Continuing to record my dreams. last night I dreamed that I was sitting in a restaurant with two performance poets. In the waking world I know several poets. As we sat, there was a man having a conversation nearby. I think he was Noel Coward. I like Noel Coward's work. While sitting at the table, I said to the other two poets, "Is he a good artist or is he a great artist?" I wanted to continue by saying, "Some are good artists and great talkers, and some are great artists but only good artists." I woke up before I could finish my statement! On the topic of art, some artists would like to make an impact on people. I have that fantasy myself, that I could make an impact. It occured to me today that making an impact is a form of violence. Physical impact is violent, so of course a psychological or spiritual impact is violence. Any action that changes or alters... Several years ago my legs were broken in a car accident. I was changed by that impact. And yet, we'd like art to make an impact. When it does, we consider it to be great art.

Friday, January 11, 2013

Dream of a Tidal Wave

Last night's dream: I was on a beach, watching the waves. Out in the water I could see a raft. As it grew closer to the shore an enormous wave came toward me. I ran from the wave but it closed in on me and lifted me. I felt like I was surfing but soon realized that the raft had scooped me up and was carrying me miles inland on this tidal wave. When the wave finally subsided, I was gently landed onto a grassy field. I hope these dreams aren't boring - other people's dreams, who care? LoL - Maybe I'll think of something more interesting to share eventually. I'm writing a short ebook about Greek gods in the roles of the cast of The Big Bang Theory. I decided that I just want to have fun with writing for a while, and if it isn't fun I'll go do something else! My New Year's resolution!

a horse, a bridge, and von Franz

Marie-Louise von Franz wrote that the horse in dreams is the "carrying instinct." I don't know how that fits in with my dream last night: I was leading a horse, with halter and lead-line, through a large room. Several people were in the room - none of them recognizable, in fact the room wasn't a familiar place although this didn't bother me in the dream. After we walked through the room we came to wood ramp crossing a crevice. I led the horse across the ramp. Several boards were missing and the horse had to be careful to not step through the open spaces. We went through another room and another ramp leading to the second story of the building. Again the horse had to be careful, and he talked. The horse said something to the effect that the ramp had missing boards and we were going to the second floor. I thought, "I wonder what people think about this being a talking horse." Then I realized that we should have stayed on the ground floor because the door was at the other side of the room on the ground floor. And thus ended this dream.

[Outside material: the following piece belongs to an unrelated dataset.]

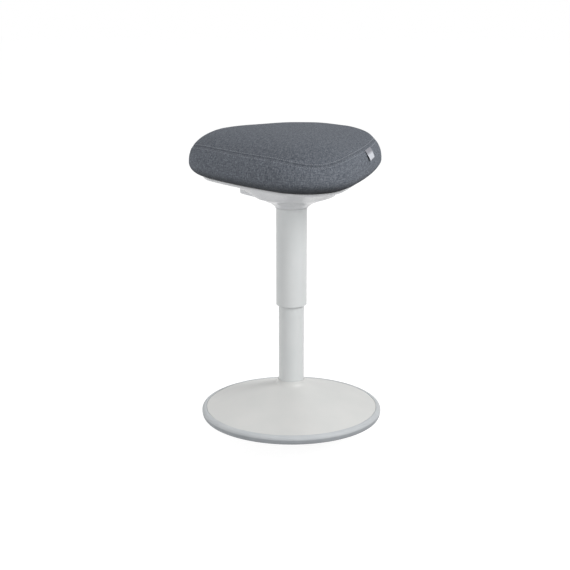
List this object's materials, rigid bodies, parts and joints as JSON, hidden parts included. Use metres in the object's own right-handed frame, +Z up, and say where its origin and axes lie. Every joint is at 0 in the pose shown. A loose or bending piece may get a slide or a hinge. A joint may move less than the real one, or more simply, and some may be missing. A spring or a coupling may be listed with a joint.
{
  "type": "wobble stool",
  "caption": "Height-adjustable wobble stool: a padded three-cornered seat on a gas-lift column over a round weighted base that leans every way about a rubber foot.",
  "frame": {"origin": "centre of the foot's flat underside, on the floor under the column's axis", "axes": "+Z up along the column with the stool upright, -Y to the front of the stool, +X to its right"},
  "size_m": [0.3777, 0.3784, 0.6205],
  "materials": {
    "fabric_grey": "matte",
    "label_grey": "matte",
    "foam_cream": "matte",
    "plywood": "matte",
    "cover_grey": "satin",
    "tube_grey": "satin",
    "shell_grey": "matte",
    "pan_grey": "satin",
    "lever_grey": "satin",
    "ring_grey": "matte",
    "rubber_black": "matte",
    "black_steel": "satin",
    "zinc_steel": "satin",
    "polished_steel": "polished",
    "nylon_white": "satin"
  },
  "bodies": {
    "floor": {"foot_tread": "rubber_black"},
    "rocker": {"foot_core": "rubber_black"},
    "base": {"foot_plate": "zinc_steel", "foot_bolt_1": "zinc_steel", "foot_bolt_2": "zinc_steel", "foot_bolt_3": "zinc_steel", "foot_bolt_4": "zinc_steel", "base_shell": "shell_grey", "ballast_plate": "black_steel", "column_socket": "black_steel", "socket_gusset_1": "black_steel", "socket_gusset_2": "black_steel", "socket_gusset_3": "black_steel", "socket_gusset_4": "black_steel", "base_cover": "cover_grey", "edge_ring": "ring_grey", "column_tube": "tube_grey", "guide_bush": "nylon_white", "bearing_lower_race": "zinc_steel", "bearing_cage": "nylon_white", "bearing_ball_1": "polished_steel", "bearing_ball_2": "polished_steel", "bearing_ball_3": "polished_steel", "bearing_ball_4": "polished_steel", "bearing_ball_5": "polished_steel", "bearing_ball_6": "polished_steel", "bearing_ball_7": "polished_steel", "bearing_ball_8": "polished_steel"},
    "rod": {"bearing_upper_race": "zinc_steel", "piston_rod": "polished_steel", "rod_clip": "black_steel", "rod_washer": "zinc_steel", "bump_stop": "rubber_black", "piston": "zinc_steel", "piston_ring": "rubber_black"},
    "seat": {"pressure_cylinder": "black_steel", "rod_guide": "nylon_white", "rod_seal": "rubber_black", "column_cover": "tube_grey", "wiper_ring": "rubber_black", "cushion_cover": "fabric_grey", "foam_pad": "foam_cream", "cushion_tag": "label_grey", "seat_board": "plywood", "seat_plate": "black_steel", "plate_screw_1": "zinc_steel", "plate_screw_2": "zinc_steel", "plate_screw_3": "zinc_steel", "plate_screw_4": "zinc_steel", "taper_bush": "black_steel", "seat_pan": "pan_grey", "pan_screw_1": "zinc_steel", "pan_screw_2": "zinc_steel", "pan_screw_3": "zinc_steel", "lever_pin": "zinc_steel", "pivot_ear_left": "black_steel", "pivot_ear_right": "black_steel"},
    "lever": {"release_lever": "lever_grey"},
    "valve": {"valve_pin": "zinc_steel"}
  },
  "joints": [
    {"name": "lean_front_right", "type": "hinge", "parent": "floor", "child": "rocker", "pos_m": [0, 0, 0], "axis": [0.7071, 0.7071, 0], "range_deg": [-9.2, 9.2], "stiffness_Nm_per_rad": 60, "deforming": ["foot_core"]},
    {"name": "lean_back_right", "type": "hinge", "parent": "rocker", "child": "base", "pos_m": [0, 0, 0], "axis": [-0.7071, 0.7071, 0], "range_deg": [-9.2, 9.2], "stiffness_Nm_per_rad": 60},
    {"name": "swivel", "type": "hinge", "parent": "base", "child": "rod", "pos_m": [0, 0, 0.06], "axis": [0, 0, 1], "continuous": true},
    {"name": "height", "type": "slide", "parent": "rod", "child": "seat", "axis": [0, 0, 1], "range_m": [-0.13, 0.04]},
    {"name": "lever_pull", "type": "hinge", "parent": "seat", "child": "lever", "pos_m": [-0.03557, 0.0102, 0.501], "axis": [0.2756, 0.9613, 0], "range_deg": [0, 5], "stiffness_Nm_per_rad": 0.5, "springref_deg": -10},
    {"name": "valve_press", "type": "slide", "parent": "seat", "child": "valve", "axis": [0, 0, 1], "range_m": [-0.004, 0]}
  ],
  "couplings": [
    {"joint": "valve_press", "follows": "lever_pull", "m_per_rad": -0.04}
  ]
}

Wednesday, January 9, 2013

Dreaming of the Anima

Last night I was reading Animus and Anima, a short book with two essays by Emma Jung. She writes, in the book, about elemental beings in fairytales as examples of how the anima behaves. I went to sleep with my mind filled with ideas about nixies, swan maidens, water women and other mythical feminine figures. I had a dream that I was standing in a bedroom with my son - a bedroom in my house according to the dream but not familiar in the real world - and a bookshelf in the room was filled with children's books written for adults: pornographic fairytale books! I felt uncomfortable for a moment about my son finding these books, but I shrugged that off and decided they were just part of life and he'd be okay reading them. Suddenly then, as I was sitting on the bed, I felt a porcupine quill stuck in the tip of my index finger. I pulled it out and dropped it onto the floor. The thought crossed my mind that someone might step on it, but I decided there were plenty porcupine quills around and I wouldn't worry about one more. And that's where the dream ended. Hah - I don't even want to speculate what that might be about - but I blame Emma Jung's book!

Sunday, January 6, 2013

A Dream of Tigers

Had a dream last night that I was petting a female tiger. She was big and powerful, but she didn't harm me. In fact she was friendly and playful. Then a male tiger entered the scene. Unlike the female, this male was de-clawed. He was friendly and playful also. As I petted these tigers I realized we were inside a large fenced, enclosed habitat. One of my co-workers, from my day-job, entered the scene and seemed to disapprove of my interaction with these tigers, claiming they were his. Odd dream. Must mean something about my comfort with the power of my natural instincts, and something about my day job being incompatible with my natural drives as a human animal and as an artist. That's my impression, at least. I haven't been very faithful to my blogging the past few months! I can't seem to take hold of a theme and run with it. I think I'll make simple posts about the dreams that come to me at night. A simple enough theme and compatible with depth psychology.